Stepping back, this whole StreamClientInterceptor code sure seems dubious. The code was copied years ago from grpc-opentracing. I can't find a good history of the code over there. The code clearly struggles with figuring out when the stream "is done" so it can close the client tracing span. It also goes full desperate when it installs a finalizer as some sort of catch-all, below.
More modern gRPC OpenTracing code does not have any of this dubious stuff.

The OpenTelemetry equivalent interceptor code does have a similar context cancellation provision, added explicitly when someone complained about a goroutine leak when the stream is canceled, but this code uses the users ctx, not the stream's internal ctx. Which seems like the right thing to do to me, but I'm not sure.
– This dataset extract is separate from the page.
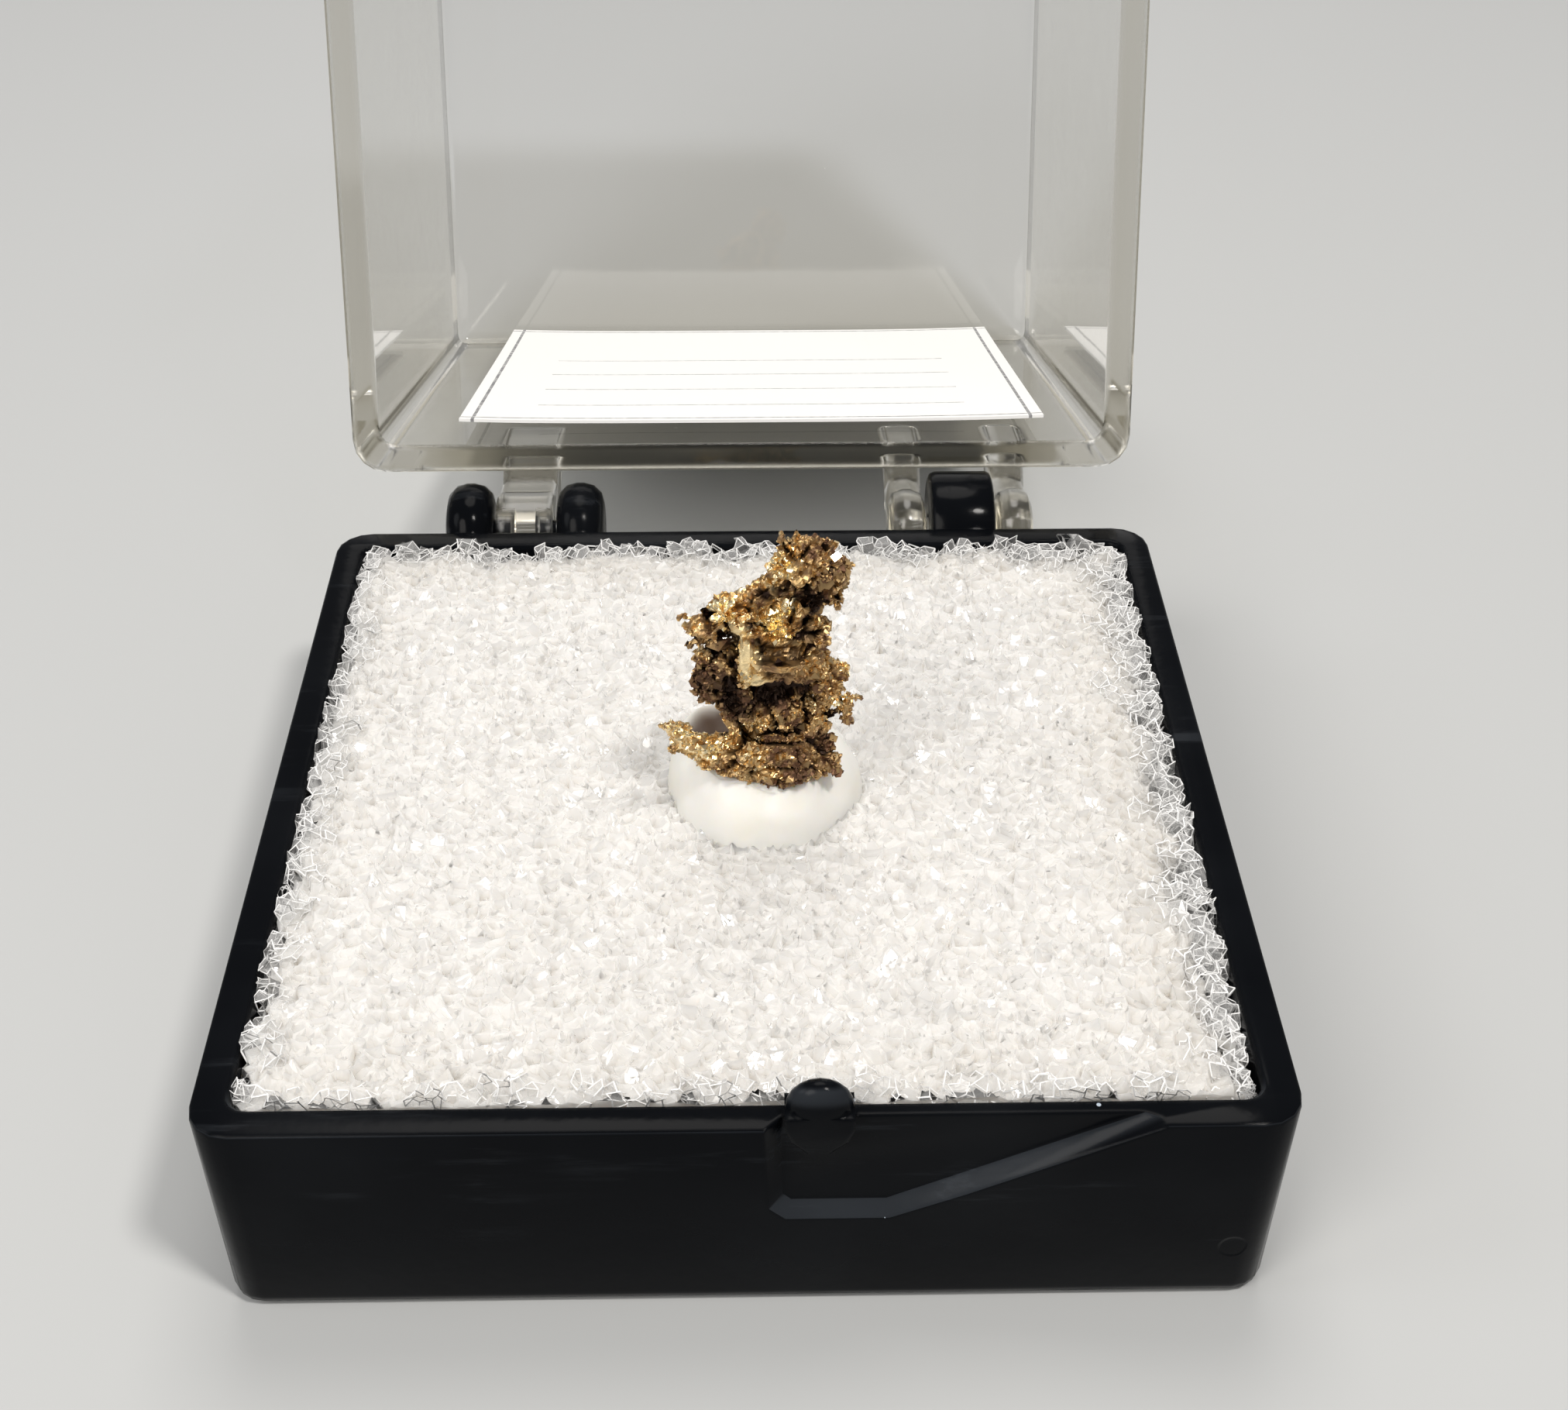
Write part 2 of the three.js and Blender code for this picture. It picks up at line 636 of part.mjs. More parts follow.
// The lumps that are pressed into the putty, grown so that they leave a gap all round.
function puttySeat() {
  const pressed = lumps.filter((lump) => lump.at[2] < puttySeatTop);
  return pressed.map((lump) => {
    const geometry = new THREE.SphereGeometry(1, 12, 8);
    const reach = lump.reach.map((length) => length * mostPush + clearance);
    geometry.applyMatrix4(lumpMatrix({ ...lump, reach }));
    return toSolid(geometry);
  });
}

function makePutty() {
  const pressed = puttySeat().reduce((lump, seat) => lump.subtract(seat), toSolid(puttyDome()));
  return outerBody(pressed).translate(0, 0, trayHeight);
}

// ---------------------------------------------------------------- assembly

const blackPlastic = new THREE.MeshStandardMaterial({ color: 0x0b0c0f, roughness: 0.18, metalness: 0 });
const clearPlastic = new THREE.MeshStandardMaterial({
  color: 0xf0f3f0,
  roughness: 0.08,
  metalness: 0,
  transparent: true,
  opacity: 0.35,
});
const foamWhite = new THREE.MeshStandardMaterial({ color: 0xe8e6e6, roughness: 0.55, metalness: 0 });
const puttyCream = new THREE.MeshStandardMaterial({ color: 0xeee8dc, roughness: 0.5, metalness: 0 });
const nativeMetal = new THREE.MeshStandardMaterial({ color: 0x9a7338, roughness: 0.35, metalness: 1 });
const labelPaper = new THREE.MeshStandardMaterial({ color: 0xf4f2ee, roughness: 0.9, metalness: 0 });

const swungLid = new THREE.Group();
swungLid.position.set(0, hingeY, hingeZ);
swungLid.rotation.x = -openAngle();
swungLid.add(
  toMesh('clear_lid', makeLid(), clearPlastic),
  toMesh('paper_label', makeLabel(), labelPaper),
);

const displayBox = new THREE.Group();
displayBox.add(
  toMesh('base_tray', makeTray(), blackPlastic),
  toMesh('foam_insert', makeFoam(), foamWhite),
  toMesh('mineral_putty', makePutty(), puttyCream),
  toMesh('native_metal_specimen', makeSpecimen(), nativeMetal),
  swungLid,
);

export default displayBox;
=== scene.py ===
import math
from itertools import permutations, product

import bpy
import numpy as np
from mathutils import Matrix, Vector, noise
from mathutils.bvhtree import BVHTree
from mathutils.kdtree import KDTree


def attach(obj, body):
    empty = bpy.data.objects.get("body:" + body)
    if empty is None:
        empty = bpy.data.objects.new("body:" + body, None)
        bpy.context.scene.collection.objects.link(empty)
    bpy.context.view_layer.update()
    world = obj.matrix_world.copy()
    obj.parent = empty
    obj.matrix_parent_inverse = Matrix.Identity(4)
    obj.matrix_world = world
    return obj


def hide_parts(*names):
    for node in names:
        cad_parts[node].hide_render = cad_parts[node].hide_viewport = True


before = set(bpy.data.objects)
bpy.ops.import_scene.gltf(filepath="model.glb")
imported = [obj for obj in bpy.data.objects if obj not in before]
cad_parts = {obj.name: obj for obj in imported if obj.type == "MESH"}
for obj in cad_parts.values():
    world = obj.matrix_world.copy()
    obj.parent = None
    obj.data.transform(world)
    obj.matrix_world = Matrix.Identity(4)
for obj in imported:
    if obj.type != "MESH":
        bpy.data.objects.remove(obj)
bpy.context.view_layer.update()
print("frame loaded:", ", ".join(sorted(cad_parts)))

noise.seed_set(9)  # the meshes' noise is then the same each run

# every length below is in millimetres and turned to metres when a mesh is made
mm = 0.001
rimHeight = 7.8
hingeLine = Vector((0, 18.15, 6.5))
lidSwing = math.radians(108.21)  # how far the lid has fallen open


# helpers for materials

def newMaterial(name):
    material = bpy.data.materials.new(name)
    material.use_nodes = True
    return material, material.node_tree, material.node_tree.nodes["Principled BSDF"]


# Gives each named or numbered input its plain value, or the socket that feeds it.
def setInputs(tree, node, values):
    for key, value in values.items():
        if isinstance(value, bpy.types.NodeSocket):
            tree.links.new(value, node.inputs[key])
        else:
            node.inputs[key].default_value = value


def addNode(tree, kind, values, **settings):
    node = tree.nodes.new(kind)
    for name, value in settings.items():
        setattr(node, name, value)
    setInputs(tree, node, values)
    return node.outputs


# Joins the values one after another by the operation. The clamp holds for the last one.
def mathNode(tree, operation, first, *others, clamp=False):
    result = first
    for k, value in enumerate(others or (0.5,), 1):
        settings = {"operation": operation, "use_clamp": clamp and k == len(others)}
        result = addNode(tree, "ShaderNodeMath", {0: result, 1: value}, **settings)["Value"]
    return result


def mixColor(tree, factor, first, second, blend="MIX"):
    values = {0: factor, 6: first, 7: second}
    return addNode(tree, "ShaderNodeMix", values, data_type="RGBA", blend_type=blend)[2]


def mapRange(tree, value, low, high, toLow=0.0, toHigh=1.0):
    values = {"Value": value, "From Min": low, "From Max": high, "To Min": toLow, "To Max": toHigh}
    return addNode(tree, "ShaderNodeMapRange", values, interpolation_type="SMOOTHSTEP")["Result"]


def noiseNode(tree, vector, scale, detail=3.0, roughness=0.5):
    values = {"Vector": vector, "Scale": scale, "Detail": detail, "Roughness": roughness}
    return addNode(tree, "ShaderNodeTexNoise", values)["Fac"]


def bumpNode(tree, height, strength, distance, **under):
    values = {"Height": height, "Strength": strength, "Distance": distance, **under}
    return addNode(tree, "ShaderNodeBump", values)["Normal"]


# The surface's direction with its edges rounded off.
def softEdges(tree, radius):
    return addNode(tree, "ShaderNodeBevel", {"Radius": radius * mm}, samples=12)["Normal"]


def objectCoords(tree):
    return addNode(tree, "ShaderNodeTexCoord", {})["Object"]


def splitVector(tree, vector):
    return addNode(tree, "ShaderNodeSeparateXYZ", {"Vector": vector})


def attributeValue(tree, name):
    return addNode(tree, "ShaderNodeAttribute", {}, attribute_name=name)["Fac"]


def useGroup(tree, group, values):
    return addNode(tree, "ShaderNodeGroup", values, node_tree=group)[0]


# A shared effect: its named inputs with their usual values, and one output.
def newGroup(name, inputs, output):
    group = bpy.data.node_groups.new(name, "ShaderNodeTree")
    for label, value in inputs.items():
        kind = "NodeSocketFloat" if isinstance(value, float) else "NodeSocketVector"
        socket = group.interface.new_socket(name=label, in_out="INPUT", socket_type=kind)
        if value is not None:
            socket.default_value = value
    group.interface.new_socket(name=output, in_out="OUTPUT", socket_type="NodeSocketFloat")
    return group, group.nodes.new("NodeGroupInput").outputs, group.nodes.new("NodeGroupOutput")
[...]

I might ask the grpc-go people how this code is supposed to be written.

@andreimatei
Copy link
Contributor

I've asked for grpc-go guidance in grpc/grpc-go#5324

@andreimatei
Copy link
Contributor

Seems like
a) there is indeed a grpc-go bug that they're fixing
b) our code is suboptimal, and we don't need to be doing the thing that's triggering the bug

I will have a patch.

andreimatei added a commit to andreimatei/cockroach that referenced this issue May 2, 2022
Before this patch, our client-side tracing interceptor for streaming rpc
calls was exposed to gRPC bugs being currently fixed in
github.com/grpc/grpc-go/pull/5323. This had to do with calls to
clientStream.Context() panicking with an NPE under certain races with
RPCs failing. We've recently gotten two crashes seemingly because of
this. It's unclear why this hasn't shown up before, as nothing seems new
(either on our side or on the grpc side). In 22.2 we do use more
streaming RPCs than before (for example for span configs), so maybe that
does it.

This patch eliminates the problem by eliminating the
problematic call into ClientStream.Context(). The background is that
our interceptors needs to watch for ctx cancelation and consider the RPC
done at that point. But, there was no reason for that call; we can more
simply use the RPC caller's ctx for the purposes of figuring out if the
caller cancels the RPC. In fact, calling ClientStream.Context() is bad
for other reasons, beyond exposing us to the bug:
1) ClientStream.Context() pins the RPC attempt to a lower-level
connection, and inhibits gRPC's ability to sometimes transparently
retry failed calls. In fact, there's a comment on ClientStream.Context()
that tells you not to call it before using the stream through other
methods like Recv(), which imply that the RPC is already "pinned" and
transparent retries are no longer possible anyway. We were breaking
this.
2) One of the grpc-go maintainers suggested that, due to the bugs
reference above, this call could actually sometimes give us "the
wrong context", although how wrong exactly is not clear to me (i.e.
could we have gotten a ctx that doesn't inherit from the caller's ctx?
Or a ctx that's canceled independently from the caller?)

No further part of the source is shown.